The Arkansas Senate race has been close in virtually every serious poll. The Republican challenger, Tom Cotton, probably had a small lead a month or so ago; after a massive negative assault on him by Harry Reid's Super PAC, the Democratic incumbent, Mark Pryor, is probably now ahead by a point or two. That's the story told by every reputable public and private poll, including, I'm told, polls by both campaigns.

So what's up with the New York Times/Kaiser Family Foundation poll released today showing Pryor up by 10 points?

What's up is revealed if one burrows into the complete poll results. Look at question 12, here:

In other words, the Times and Kaiser have produced a sample in Arkansas that reports they voted in 2012 for Romney over Obama--by one point. But Romney carried Arkansas in 2012 by 24 points.
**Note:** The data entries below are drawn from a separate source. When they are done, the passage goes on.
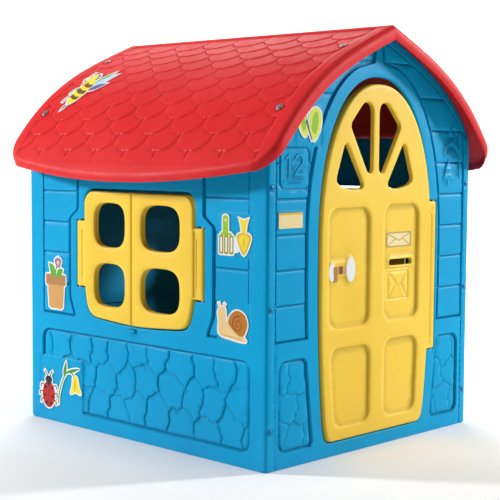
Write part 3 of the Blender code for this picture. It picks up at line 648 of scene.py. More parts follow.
def ramp(tree, source, stops):
    made = tree.nodes.new("ShaderNodeValToRGB")
    elements = made.color_ramp.elements
    while len(elements) < len(stops):
        elements.new(0.5)
    for element, (position, colour) in zip(elements, stops):
        element.position = position
        element.color = (*colour, 1.0) if len(colour) == 3 else colour
    tree.links.new(source, made.inputs["Fac"])
    return made.outputs["Color"]


def mixed(tree, share, a, b):
    """A colour mix. The share is a socket, and each colour is a socket or a tuple."""
    made = tree.nodes.new("ShaderNodeMix")
    made.data_type = "RGBA"
    tree.links.new(share, made.inputs["Factor"])
    for socket, value in ((made.inputs["A"], a), (made.inputs["B"], b)):
        if isinstance(value, tuple):
            socket.default_value = (*value, 1.0)
        else:
            tree.links.new(value, socket)
    return made.outputs["Result"]


def shade(colour, share):
    return tuple(min(1.0, c * share) for c in colour)


def plastic(
    name, colour, pale, deep, rough=(0.38, 0.52), grain=0.10, dust=0.10, wear=0.15, crease_shade=0.60, gloss=0.20
):
    """Moulded plastic: colour drift, worn edges, painted shade darkening the concave creases and joints,
    dust low down, grain and scuffs.
    """
    made = bpy.data.materials.new(name)
    made.use_nodes = True
    tree = made.node_tree
    shader = tree.nodes["Principled BSDF"]
    where = tree.nodes.new("ShaderNodeTexCoord").outputs["Object"]

    def noise(scale, detail=3.0, rough=0.55, distortion=0.0):
        found = node(
            tree, "ShaderNodeTexNoise", Scale=scale, Detail=detail, Roughness=rough, Distortion=distortion
        )
        tree.links.new(where, found.inputs["Vector"])
        return found.outputs["Fac"]

    drift = ramp(tree, noise(2.6, 4.0), [(0.30, deep), (0.52, colour), (0.74, pale)])
    specks = ramp(tree, noise(420.0, 2.0, 0.7), [(0.30, (1, 1, 1)), (0.72, (0, 0, 0))])
    speckled = mixed(
        tree,
        ramp(tree, noise(60.0, 5.0), [(0.55, (0, 0, 0)), (0.85, (0.10,) * 3)]),
        drift,
        shade(deep, 0.8),
    )
    edges = tree.nodes.new("ShaderNodeNewGeometry").outputs["Pointiness"]
    # Painted shade: where the pointiness shows a concave crease or joint, the colour is darkened towards a
    # deep tone
    crease_shaded = mixed(
        tree, ramp(tree, edges, [(0.455, (crease_shade,) * 3), (0.496, (0, 0, 0))]), speckled, shade(deep, 0.30)
    )
    worn = mixed(
        tree, ramp(tree, edges, [(0.515, (0, 0, 0)), (0.60, (wear,) * 3)]), crease_shaded, shade(pale, 1.25)
    )
    split = tree.nodes.new("ShaderNodeSeparateXYZ")
    tree.links.new(where, split.inputs[0])
    low = node(tree, "ShaderNodeMapRange")
    low.inputs["From Min"].default_value = 0.20
    low.inputs["From Max"].default_value = 0.0
    low.inputs["To Max"].default_value = dust
    tree.links.new(split.outputs["Z"], low.inputs["Value"])
    patchy = node(tree, "ShaderNodeMath", operation="MULTIPLY")
    tree.links.new(low.outputs["Result"], patchy.inputs[0])
    tree.links.new(noise(9.0, 6.0, 0.65), patchy.inputs[1])
    dusty = mixed(tree, patchy.outputs["Value"], worn, DUST)
    tree.links.new(dusty, shader.inputs["Base Color"])

    scuffs = noise(14.0, 8.0, 0.72, 1.4)
    roughness = node(tree, "ShaderNodeMapRange")
    roughness.inputs["From Min"].default_value = 0.35
    roughness.inputs["From Max"].default_value = 0.70
    roughness.inputs["To Min"].default_value = rough[0]
    roughness.inputs["To Max"].default_value = rough[1]
    tree.links.new(scuffs, roughness.inputs["Value"])
    tree.links.new(roughness.outputs["Result"], shader.inputs["Roughness"])

    fine = node(tree, "ShaderNodeBump", Strength=grain, Distance=0.0006)
    tree.links.new(specks, fine.inputs["Height"])
    wavy = node(tree, "ShaderNodeBump", Strength=0.10, Distance=0.004)
    tree.links.new(noise(11.0, 2.0), wavy.inputs["Height"])
    tree.links.new(fine.outputs["Normal"], wavy.inputs["Normal"])
    tree.links.new(wavy.outputs["Normal"], shader.inputs["Normal"])
    shader.inputs["Specular IOR Level"].default_value = gloss
    return made


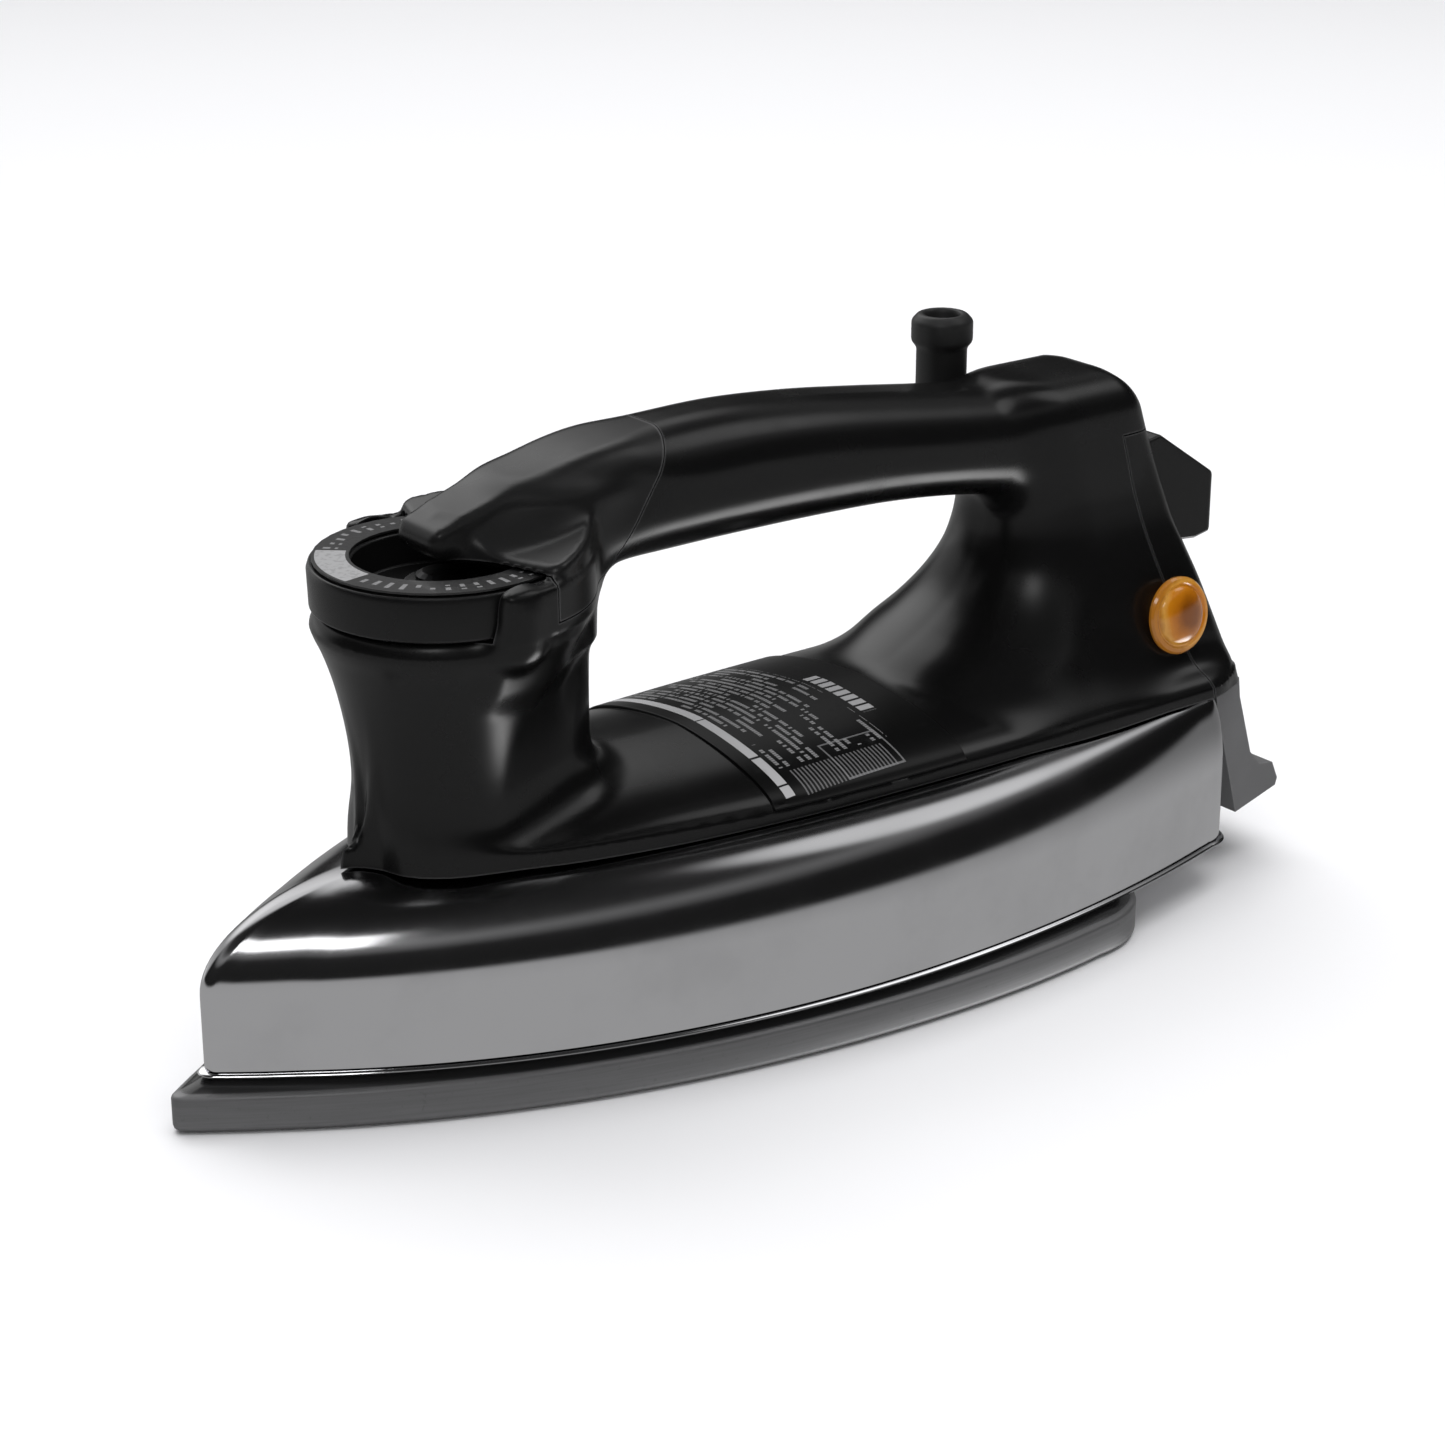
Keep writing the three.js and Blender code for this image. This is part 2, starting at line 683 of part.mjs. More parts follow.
// ---- Handle pieces cut from the form ----
const seatX = rearStudX;
const capScrewX = postRear + 9;

function footScrewPlaces() {
  return [-1, 1].map((side) => [baseTail - 5.2, side * 17]);
}

function handleBody() {
  const outer = cut(join(handleForm(), socketForm()), capRegion(0), rearRegion(capSeam));
  const body = join(outer, capTongue(0));
  const dialWell = rod(dialRadius + wellClearance, dialX, 0, dialZ - gap, dialTop + 30, 48);
  const spindleBore = rod(spindleRadius + spindleClearance, dialX, 0, baseZ - 1, dialZ + 1);
  const studBore = rod(studRadius + studClearance, frontStudX, 0, baseZ - 1, dialZ);
  const nutWell = rod(nutRadius + 1.2, frontStudX, 0, baseZ + 18, dialZ + 1);
  const rearBore = rod(studRadius + studClearance, seatX, 0, baseZ - 1, hollowZ + 1);
  const leadHole = rod(leadHoleRadius - 0.5, leadHoleX, 0, baseZ - 1, hollowZ + 1);
  const capScrewHole = rod(screwRadius + 0.3, capScrewX, 0, underGrip - 5, gripTop - 4, 14);
  const capScrewSeat = rod(screwHeadRadius + 0.4, capScrewX, 0, underGrip - 5, underGrip + 3.5, 18);
  return cut(body, dialWell, columnHollow(), lensBore(lensRadius - 1.2), socketSpace(), spindleBore,
    studBore, nutWell, rearBore, leadHole, capScrewHole, capScrewSeat);
}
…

Similarly, the Kentucky sample is +3 Romney when reality was +23. The Louisiana sample is +3 Obama in a state Obama lost by 17, and the North Carolina sample is +7 Obama in a state he lost by 3.

The whole point of question 12 is to provide a reality test for the sample. That's why they ask that question--we know what happened in 2012, so the only thing to be learned by asking the 2012 question of the sample is to ensure that it's a reasonably accurate snapshot of voters in the state. Of course there'll always be some variance between reality and the sample's report of its vote a year and a half ago--but not a 23 point variance.

A reputable news organization would have looked at question 12 and thrown the poll out. But then again, it was the New York Times.